[START Raw records]

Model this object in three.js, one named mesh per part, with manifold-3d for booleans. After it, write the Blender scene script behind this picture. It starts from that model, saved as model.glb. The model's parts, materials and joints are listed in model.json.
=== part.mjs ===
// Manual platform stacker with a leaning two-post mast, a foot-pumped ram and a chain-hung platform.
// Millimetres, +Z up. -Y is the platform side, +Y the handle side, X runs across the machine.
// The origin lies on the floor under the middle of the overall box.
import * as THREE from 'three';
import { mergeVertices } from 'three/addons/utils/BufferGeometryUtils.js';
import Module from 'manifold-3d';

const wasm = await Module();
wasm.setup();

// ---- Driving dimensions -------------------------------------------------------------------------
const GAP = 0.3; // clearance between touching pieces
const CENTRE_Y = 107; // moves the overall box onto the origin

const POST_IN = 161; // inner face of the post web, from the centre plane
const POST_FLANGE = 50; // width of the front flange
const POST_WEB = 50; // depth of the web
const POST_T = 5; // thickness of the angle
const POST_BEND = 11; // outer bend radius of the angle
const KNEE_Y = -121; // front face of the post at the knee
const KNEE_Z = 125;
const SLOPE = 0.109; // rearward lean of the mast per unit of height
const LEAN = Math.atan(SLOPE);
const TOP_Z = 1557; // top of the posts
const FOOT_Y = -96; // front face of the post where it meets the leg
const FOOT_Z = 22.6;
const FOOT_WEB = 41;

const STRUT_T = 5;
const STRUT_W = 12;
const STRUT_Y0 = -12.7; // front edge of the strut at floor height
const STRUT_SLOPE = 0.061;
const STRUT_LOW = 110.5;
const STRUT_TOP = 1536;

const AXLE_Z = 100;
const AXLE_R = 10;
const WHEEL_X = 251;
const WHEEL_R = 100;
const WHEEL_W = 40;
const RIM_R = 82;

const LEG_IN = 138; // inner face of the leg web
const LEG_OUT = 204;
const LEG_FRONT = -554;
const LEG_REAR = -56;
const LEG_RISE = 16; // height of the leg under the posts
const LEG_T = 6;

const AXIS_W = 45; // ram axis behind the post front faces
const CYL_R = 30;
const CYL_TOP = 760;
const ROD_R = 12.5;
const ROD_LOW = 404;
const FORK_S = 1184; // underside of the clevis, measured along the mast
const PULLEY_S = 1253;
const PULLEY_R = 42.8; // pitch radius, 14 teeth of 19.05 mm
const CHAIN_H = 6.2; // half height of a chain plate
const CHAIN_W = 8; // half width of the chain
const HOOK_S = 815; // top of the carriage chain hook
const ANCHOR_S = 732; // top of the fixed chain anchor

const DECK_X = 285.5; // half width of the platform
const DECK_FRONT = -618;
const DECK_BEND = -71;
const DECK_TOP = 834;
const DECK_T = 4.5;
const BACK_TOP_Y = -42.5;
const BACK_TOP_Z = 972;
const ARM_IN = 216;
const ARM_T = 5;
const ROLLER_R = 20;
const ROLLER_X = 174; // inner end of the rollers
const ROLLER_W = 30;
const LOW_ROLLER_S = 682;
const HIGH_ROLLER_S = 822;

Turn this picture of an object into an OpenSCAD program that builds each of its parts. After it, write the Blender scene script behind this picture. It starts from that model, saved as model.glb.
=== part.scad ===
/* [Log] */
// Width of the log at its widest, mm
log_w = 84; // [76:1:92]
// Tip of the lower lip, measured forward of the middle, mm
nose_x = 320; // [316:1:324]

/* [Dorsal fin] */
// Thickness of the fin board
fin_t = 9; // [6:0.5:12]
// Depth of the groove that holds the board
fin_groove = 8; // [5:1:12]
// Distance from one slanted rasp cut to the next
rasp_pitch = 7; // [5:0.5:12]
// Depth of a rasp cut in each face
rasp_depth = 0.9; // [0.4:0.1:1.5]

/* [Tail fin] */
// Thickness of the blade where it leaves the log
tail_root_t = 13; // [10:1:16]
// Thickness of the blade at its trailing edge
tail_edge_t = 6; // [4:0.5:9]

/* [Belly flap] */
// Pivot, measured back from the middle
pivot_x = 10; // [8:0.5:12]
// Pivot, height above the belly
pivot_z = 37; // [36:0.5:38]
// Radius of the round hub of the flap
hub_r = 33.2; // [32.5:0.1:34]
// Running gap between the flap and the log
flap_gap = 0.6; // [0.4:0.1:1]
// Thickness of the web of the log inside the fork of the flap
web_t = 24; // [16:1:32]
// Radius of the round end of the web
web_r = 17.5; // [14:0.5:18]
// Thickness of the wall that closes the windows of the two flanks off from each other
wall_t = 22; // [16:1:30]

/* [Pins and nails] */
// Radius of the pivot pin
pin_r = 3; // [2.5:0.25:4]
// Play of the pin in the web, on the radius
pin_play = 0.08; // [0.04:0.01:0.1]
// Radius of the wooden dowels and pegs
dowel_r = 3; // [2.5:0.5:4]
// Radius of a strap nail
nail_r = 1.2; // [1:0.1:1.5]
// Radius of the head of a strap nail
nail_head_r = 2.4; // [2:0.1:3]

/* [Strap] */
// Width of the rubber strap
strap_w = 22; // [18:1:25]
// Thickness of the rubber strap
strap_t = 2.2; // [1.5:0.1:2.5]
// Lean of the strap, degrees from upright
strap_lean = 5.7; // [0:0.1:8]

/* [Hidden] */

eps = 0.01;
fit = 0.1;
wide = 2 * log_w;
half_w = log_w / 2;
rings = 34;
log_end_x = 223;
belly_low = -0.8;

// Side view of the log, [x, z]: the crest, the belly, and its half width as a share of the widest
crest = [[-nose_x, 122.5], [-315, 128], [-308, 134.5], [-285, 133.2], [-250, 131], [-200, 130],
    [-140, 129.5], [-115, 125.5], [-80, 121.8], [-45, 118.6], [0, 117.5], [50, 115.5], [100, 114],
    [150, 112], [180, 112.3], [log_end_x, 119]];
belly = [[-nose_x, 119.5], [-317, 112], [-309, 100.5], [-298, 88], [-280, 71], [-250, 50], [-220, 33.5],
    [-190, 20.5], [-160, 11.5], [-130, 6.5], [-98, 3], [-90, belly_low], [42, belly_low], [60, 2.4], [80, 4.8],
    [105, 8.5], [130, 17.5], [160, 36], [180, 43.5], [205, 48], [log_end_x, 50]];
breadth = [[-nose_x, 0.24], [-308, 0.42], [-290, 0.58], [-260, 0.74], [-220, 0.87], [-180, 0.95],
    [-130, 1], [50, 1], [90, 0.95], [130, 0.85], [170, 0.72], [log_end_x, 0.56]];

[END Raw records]

● **Objective**:
Your task is to quote the listing above word for word.

● **Worked answer**:
Model this object in three.js, one named mesh per part, with manifold-3d for booleans. After it, write the Blender scene script behind this picture. It starts from that model, saved as model.glb. The model's parts, materials and joints are listed in model.json.
=== part.mjs ===
// Manual platform stacker with a leaning two-post mast, a foot-pumped ram and a chain-hung platform.
// Millimetres, +Z up. -Y is the platform side, +Y the handle side, X runs across the machine.
// The origin lies on the floor under the middle of the overall box.
import * as THREE from 'three';
import { mergeVertices } from 'three/addons/utils/BufferGeometryUtils.js';
import Module from 'manifold-3d';

const wasm = await Module();
wasm.setup();

// ---- Driving dimensions -------------------------------------------------------------------------
const GAP = 0.3; // clearance between touching pieces
const CENTRE_Y = 107; // moves the overall box onto the origin

const POST_IN = 161; // inner face of the post web, from the centre plane
const POST_FLANGE = 50; // width of the front flange
const POST_WEB = 50; // depth of the web
const POST_T = 5; // thickness of the angle
const POST_BEND = 11; // outer bend radius of the angle
const KNEE_Y = -121; // front face of the post at the knee
const KNEE_Z = 125;
const SLOPE = 0.109; // rearward lean of the mast per unit of height
const LEAN = Math.atan(SLOPE);
const TOP_Z = 1557; // top of the posts
const FOOT_Y = -96; // front face of the post where it meets the leg
const FOOT_Z = 22.6;
const FOOT_WEB = 41;

const STRUT_T = 5;
const STRUT_W = 12;
const STRUT_Y0 = -12.7; // front edge of the strut at floor height
const STRUT_SLOPE = 0.061;
const STRUT_LOW = 110.5;
const STRUT_TOP = 1536;

const AXLE_Z = 100;
const AXLE_R = 10;
const WHEEL_X = 251;
const WHEEL_R = 100;
const WHEEL_W = 40;
const RIM_R = 82;

const LEG_IN = 138; // inner face of the leg web
const LEG_OUT = 204;
const LEG_FRONT = -554;
const LEG_REAR = -56;
const LEG_RISE = 16; // height of the leg under the posts
const LEG_T = 6;

const AXIS_W = 45; // ram axis behind the post front faces
const CYL_R = 30;
const CYL_TOP = 760;
const ROD_R = 12.5;
const ROD_LOW = 404;
const FORK_S = 1184; // underside of the clevis, measured along the mast
const PULLEY_S = 1253;
const PULLEY_R = 42.8; // pitch radius, 14 teeth of 19.05 mm
const CHAIN_H = 6.2; // half height of a chain plate
const CHAIN_W = 8; // half width of the chain
const HOOK_S = 815; // top of the carriage chain hook
const ANCHOR_S = 732; // top of the fixed chain anchor

const DECK_X = 285.5; // half width of the platform
const DECK_FRONT = -618;
const DECK_BEND = -71;
const DECK_TOP = 834;
const DECK_T = 4.5;
const BACK_TOP_Y = -42.5;
const BACK_TOP_Z = 972;
const ARM_IN = 216;
const ARM_T = 5;
const ROLLER_R = 20;
const ROLLER_X = 174; // inner end of the rollers
const ROLLER_W = 30;
const LOW_ROLLER_S = 682;
const HIGH_ROLLER_S = 822;

Turn this picture of an object into an OpenSCAD program that builds each of its parts. After it, write the Blender scene script behind this picture. It starts from that model, saved as model.glb.
=== part.scad ===
/* [Log] */
// Width of the log at its widest, mm
log_w = 84; // [76:1:92]
// Tip of the lower lip, measured forward of the middle, mm
nose_x = 320; // [316:1:324]

/* [Dorsal fin] */
// Thickness of the fin board
fin_t = 9; // [6:0.5:12]
// Depth of the groove that holds the board
fin_groove = 8; // [5:1:12]
// Distance from one slanted rasp cut to the next
rasp_pitch = 7; // [5:0.5:12]
// Depth of a rasp cut in each face
rasp_depth = 0.9; // [0.4:0.1:1.5]

/* [Tail fin] */
// Thickness of the blade where it leaves the log
tail_root_t = 13; // [10:1:16]
// Thickness of the blade at its trailing edge
tail_edge_t = 6; // [4:0.5:9]

/* [Belly flap] */
// Pivot, measured back from the middle
pivot_x = 10; // [8:0.5:12]
// Pivot, height above the belly
pivot_z = 37; // [36:0.5:38]
// Radius of the round hub of the flap
hub_r = 33.2; // [32.5:0.1:34]
// Running gap between the flap and the log
flap_gap = 0.6; // [0.4:0.1:1]
// Thickness of the web of the log inside the fork of the flap
web_t = 24; // [16:1:32]
// Radius of the round end of the web
web_r = 17.5; // [14:0.5:18]
// Thickness of the wall that closes the windows of the two flanks off from each other
wall_t = 22; // [16:1:30]

/* [Pins and nails] */
// Radius of the pivot pin
pin_r = 3; // [2.5:0.25:4]
// Play of the pin in the web, on the radius
pin_play = 0.08; // [0.04:0.01:0.1]
// Radius of the wooden dowels and pegs
dowel_r = 3; // [2.5:0.5:4]
// Radius of a strap nail
nail_r = 1.2; // [1:0.1:1.5]
// Radius of the head of a strap nail
nail_head_r = 2.4; // [2:0.1:3]

/* [Strap] */
// Width of the rubber strap
strap_w = 22; // [18:1:25]
// Thickness of the rubber strap
strap_t = 2.2; // [1.5:0.1:2.5]
// Lean of the strap, degrees from upright
strap_lean = 5.7; // [0:0.1:8]

/* [Hidden] */

eps = 0.01;
fit = 0.1;
wide = 2 * log_w;
half_w = log_w / 2;
rings = 34;
log_end_x = 223;
belly_low = -0.8;

// Side view of the log, [x, z]: the crest, the belly, and its half width as a share of the widest
crest = [[-nose_x, 122.5], [-315, 128], [-308, 134.5], [-285, 133.2], [-250, 131], [-200, 130],
    [-140, 129.5], [-115, 125.5], [-80, 121.8], [-45, 118.6], [0, 117.5], [50, 115.5], [100, 114],
    [150, 112], [180, 112.3], [log_end_x, 119]];
belly = [[-nose_x, 119.5], [-317, 112], [-309, 100.5], [-298, 88], [-280, 71], [-250, 50], [-220, 33.5],
    [-190, 20.5], [-160, 11.5], [-130, 6.5], [-98, 3], [-90, belly_low], [42, belly_low], [60, 2.4], [80, 4.8],
    [105, 8.5], [130, 17.5], [160, 36], [180, 43.5], [205, 48], [log_end_x, 50]];
breadth = [[-nose_x, 0.24], [-308, 0.42], [-290, 0.58], [-260, 0.74], [-220, 0.87], [-180, 0.95],
    [-130, 1], [50, 1], [90, 0.95], [130, 0.85], [170, 0.72], [log_end_x, 0.56]];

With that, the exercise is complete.